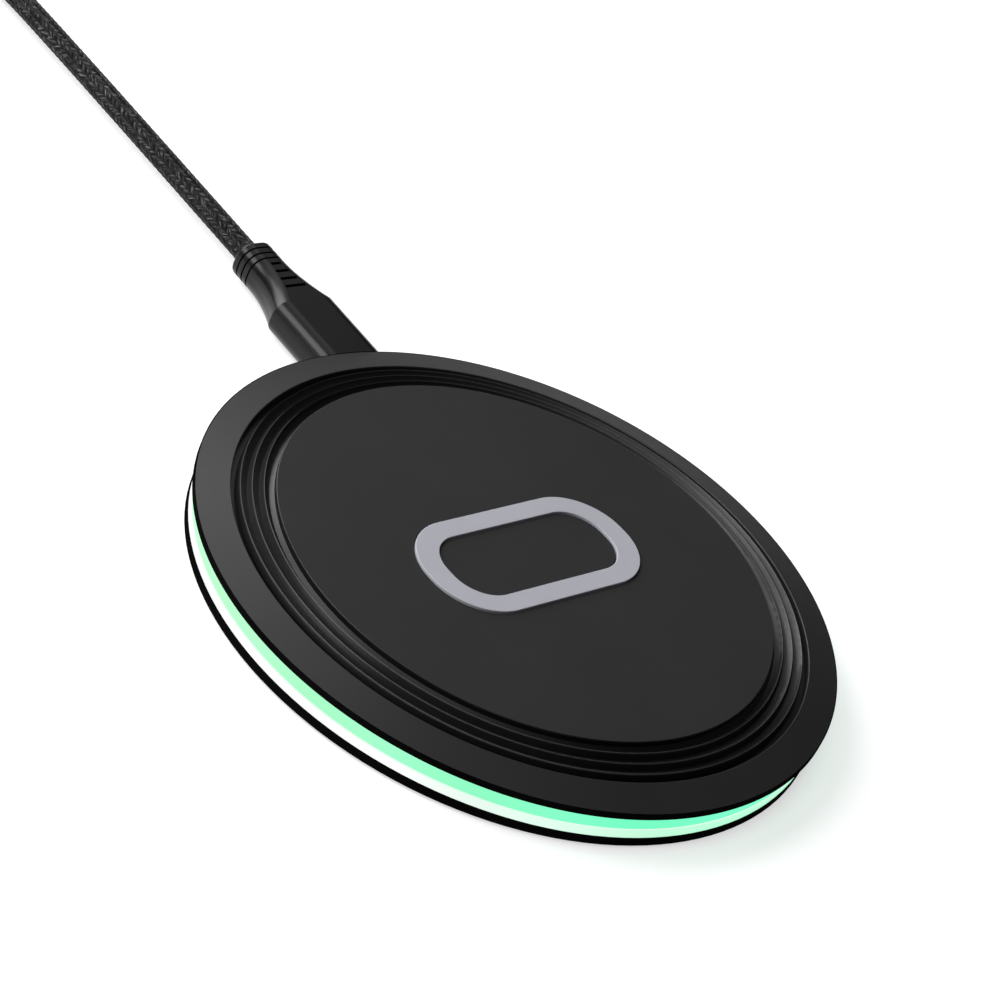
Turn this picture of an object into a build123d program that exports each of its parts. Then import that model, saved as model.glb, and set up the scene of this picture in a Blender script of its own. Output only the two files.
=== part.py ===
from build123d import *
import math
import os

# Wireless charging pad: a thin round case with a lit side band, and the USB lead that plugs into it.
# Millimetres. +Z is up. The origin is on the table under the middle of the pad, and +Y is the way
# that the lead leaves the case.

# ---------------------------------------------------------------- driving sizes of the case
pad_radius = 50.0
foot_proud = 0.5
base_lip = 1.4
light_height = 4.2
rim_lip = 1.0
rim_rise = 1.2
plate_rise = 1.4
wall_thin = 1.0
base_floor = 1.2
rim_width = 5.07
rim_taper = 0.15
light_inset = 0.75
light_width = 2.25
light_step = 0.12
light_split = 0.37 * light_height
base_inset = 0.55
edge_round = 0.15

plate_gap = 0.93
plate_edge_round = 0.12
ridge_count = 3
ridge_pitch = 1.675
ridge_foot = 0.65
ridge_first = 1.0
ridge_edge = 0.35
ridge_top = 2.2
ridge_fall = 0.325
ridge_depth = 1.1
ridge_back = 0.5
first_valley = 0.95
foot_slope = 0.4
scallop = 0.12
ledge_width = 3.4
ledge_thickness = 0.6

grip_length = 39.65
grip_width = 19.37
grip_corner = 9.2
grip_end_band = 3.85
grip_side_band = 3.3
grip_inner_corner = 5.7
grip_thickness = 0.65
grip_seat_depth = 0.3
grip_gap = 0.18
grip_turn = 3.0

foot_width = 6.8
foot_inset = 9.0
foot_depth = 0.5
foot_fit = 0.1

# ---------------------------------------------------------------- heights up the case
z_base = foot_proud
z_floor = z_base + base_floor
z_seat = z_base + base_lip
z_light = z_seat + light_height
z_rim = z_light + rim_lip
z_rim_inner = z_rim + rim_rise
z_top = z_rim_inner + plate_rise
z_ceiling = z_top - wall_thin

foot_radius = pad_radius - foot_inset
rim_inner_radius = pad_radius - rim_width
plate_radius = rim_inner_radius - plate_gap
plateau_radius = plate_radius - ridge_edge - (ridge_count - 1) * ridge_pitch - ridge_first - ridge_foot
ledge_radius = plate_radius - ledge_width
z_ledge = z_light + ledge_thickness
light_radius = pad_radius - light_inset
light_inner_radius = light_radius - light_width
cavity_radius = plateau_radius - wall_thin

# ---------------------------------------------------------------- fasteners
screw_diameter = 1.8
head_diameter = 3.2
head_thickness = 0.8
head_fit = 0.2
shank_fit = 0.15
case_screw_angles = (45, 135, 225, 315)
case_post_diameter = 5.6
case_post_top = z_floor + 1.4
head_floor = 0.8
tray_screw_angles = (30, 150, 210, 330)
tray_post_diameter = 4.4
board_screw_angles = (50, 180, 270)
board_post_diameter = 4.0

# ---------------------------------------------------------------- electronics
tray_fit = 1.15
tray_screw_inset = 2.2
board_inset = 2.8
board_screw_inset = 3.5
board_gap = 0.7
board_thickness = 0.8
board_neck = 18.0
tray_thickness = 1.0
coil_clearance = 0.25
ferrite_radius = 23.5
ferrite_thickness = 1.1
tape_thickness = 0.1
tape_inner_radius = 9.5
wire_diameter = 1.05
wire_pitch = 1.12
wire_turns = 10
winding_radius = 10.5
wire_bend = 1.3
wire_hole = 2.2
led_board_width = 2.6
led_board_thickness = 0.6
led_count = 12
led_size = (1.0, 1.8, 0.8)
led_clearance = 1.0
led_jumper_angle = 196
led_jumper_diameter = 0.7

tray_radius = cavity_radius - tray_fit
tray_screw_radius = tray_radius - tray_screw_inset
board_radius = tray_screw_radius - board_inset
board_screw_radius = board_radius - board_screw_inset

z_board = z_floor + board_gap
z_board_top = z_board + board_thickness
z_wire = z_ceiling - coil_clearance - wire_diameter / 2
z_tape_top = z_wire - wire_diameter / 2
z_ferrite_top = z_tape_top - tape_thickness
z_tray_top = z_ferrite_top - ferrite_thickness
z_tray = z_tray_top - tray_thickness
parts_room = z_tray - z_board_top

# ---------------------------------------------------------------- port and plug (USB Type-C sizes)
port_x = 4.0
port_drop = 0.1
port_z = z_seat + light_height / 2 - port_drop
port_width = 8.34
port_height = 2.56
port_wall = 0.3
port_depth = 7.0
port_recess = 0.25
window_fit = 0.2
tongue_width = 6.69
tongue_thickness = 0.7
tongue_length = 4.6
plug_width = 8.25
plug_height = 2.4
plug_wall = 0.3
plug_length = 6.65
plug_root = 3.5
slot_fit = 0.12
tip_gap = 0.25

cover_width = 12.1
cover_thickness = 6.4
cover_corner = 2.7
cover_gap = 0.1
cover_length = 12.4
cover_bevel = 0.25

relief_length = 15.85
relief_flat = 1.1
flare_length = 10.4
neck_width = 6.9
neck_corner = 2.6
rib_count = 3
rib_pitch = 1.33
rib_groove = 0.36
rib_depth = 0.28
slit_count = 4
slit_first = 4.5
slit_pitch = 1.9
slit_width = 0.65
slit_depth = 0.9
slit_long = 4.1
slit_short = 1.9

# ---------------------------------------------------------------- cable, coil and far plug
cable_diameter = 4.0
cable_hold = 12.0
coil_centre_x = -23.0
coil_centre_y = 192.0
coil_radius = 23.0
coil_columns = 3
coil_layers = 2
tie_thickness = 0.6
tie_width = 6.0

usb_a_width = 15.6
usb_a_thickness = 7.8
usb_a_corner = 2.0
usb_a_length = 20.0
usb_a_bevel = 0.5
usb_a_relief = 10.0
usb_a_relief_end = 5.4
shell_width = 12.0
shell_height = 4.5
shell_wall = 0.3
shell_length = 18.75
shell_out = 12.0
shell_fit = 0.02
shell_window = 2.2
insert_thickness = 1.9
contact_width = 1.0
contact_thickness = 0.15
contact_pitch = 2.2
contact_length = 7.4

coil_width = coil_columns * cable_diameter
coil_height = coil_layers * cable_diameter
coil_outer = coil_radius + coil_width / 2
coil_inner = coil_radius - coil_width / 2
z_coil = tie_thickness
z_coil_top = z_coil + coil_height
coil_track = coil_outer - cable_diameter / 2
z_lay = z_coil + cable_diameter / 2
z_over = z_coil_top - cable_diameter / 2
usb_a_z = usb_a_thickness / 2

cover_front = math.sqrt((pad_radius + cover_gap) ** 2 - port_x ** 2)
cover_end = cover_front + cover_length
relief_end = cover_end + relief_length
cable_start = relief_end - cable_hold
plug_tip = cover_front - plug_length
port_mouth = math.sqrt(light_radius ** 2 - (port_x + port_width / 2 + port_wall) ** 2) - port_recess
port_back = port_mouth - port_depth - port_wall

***

> Short problem
Give again, word for word, the lines of the listing, starting at its first line and ending with the line containing "edge_round = 0.15".

> Written solution
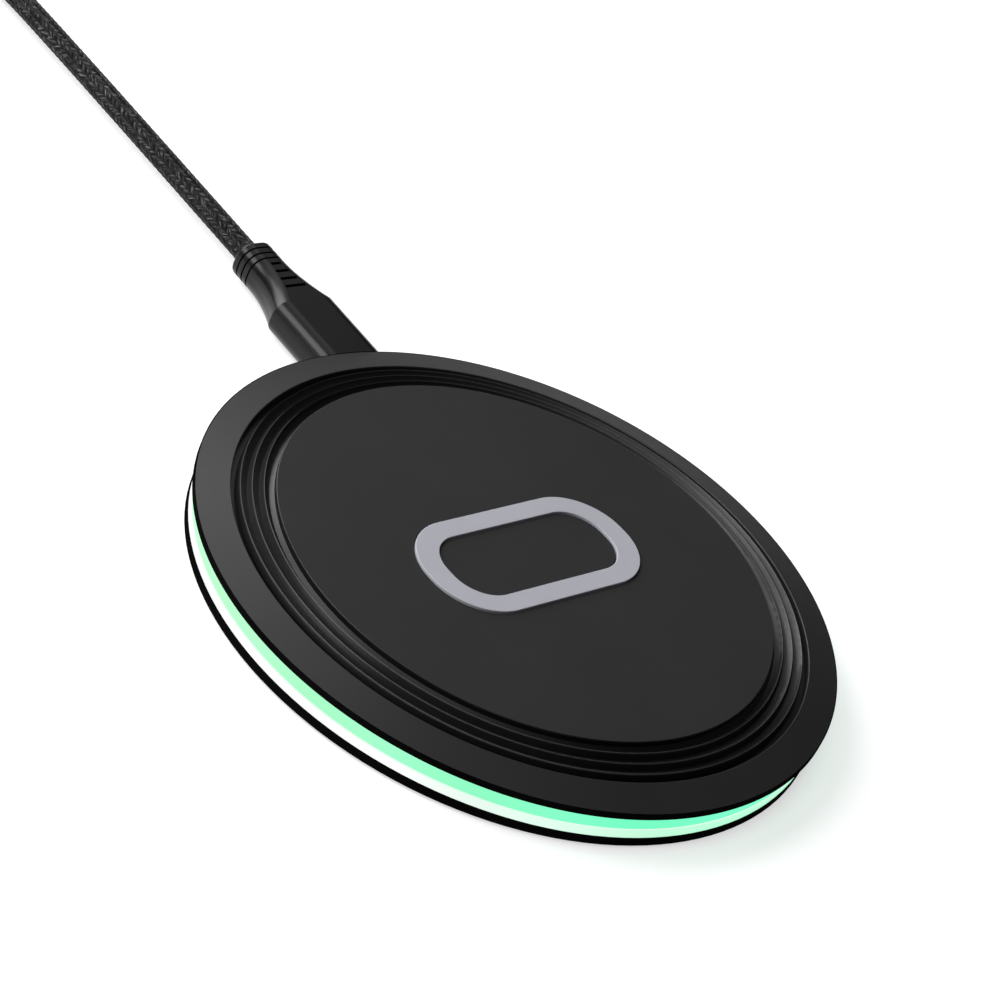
Turn this picture of an object into a build123d program that exports each of its parts. Then import that model, saved as model.glb, and set up the scene of this picture in a Blender script of its own. Output only the two files.
=== part.py ===
from build123d import *
import math
import os

# Wireless charging pad: a thin round case with a lit side band, and the USB lead that plugs into it.
# Millimetres. +Z is up. The origin is on the table under the middle of the pad, and +Y is the way
# that the lead leaves the case.

# ---------------------------------------------------------------- driving sizes of the case
pad_radius = 50.0
foot_proud = 0.5
base_lip = 1.4
light_height = 4.2
rim_lip = 1.0
rim_rise = 1.2
plate_rise = 1.4
wall_thin = 1.0
base_floor = 1.2
rim_width = 5.07
rim_taper = 0.15
light_inset = 0.75
light_width = 2.25
light_step = 0.12
light_split = 0.37 * light_height
base_inset = 0.55
edge_round = 0.15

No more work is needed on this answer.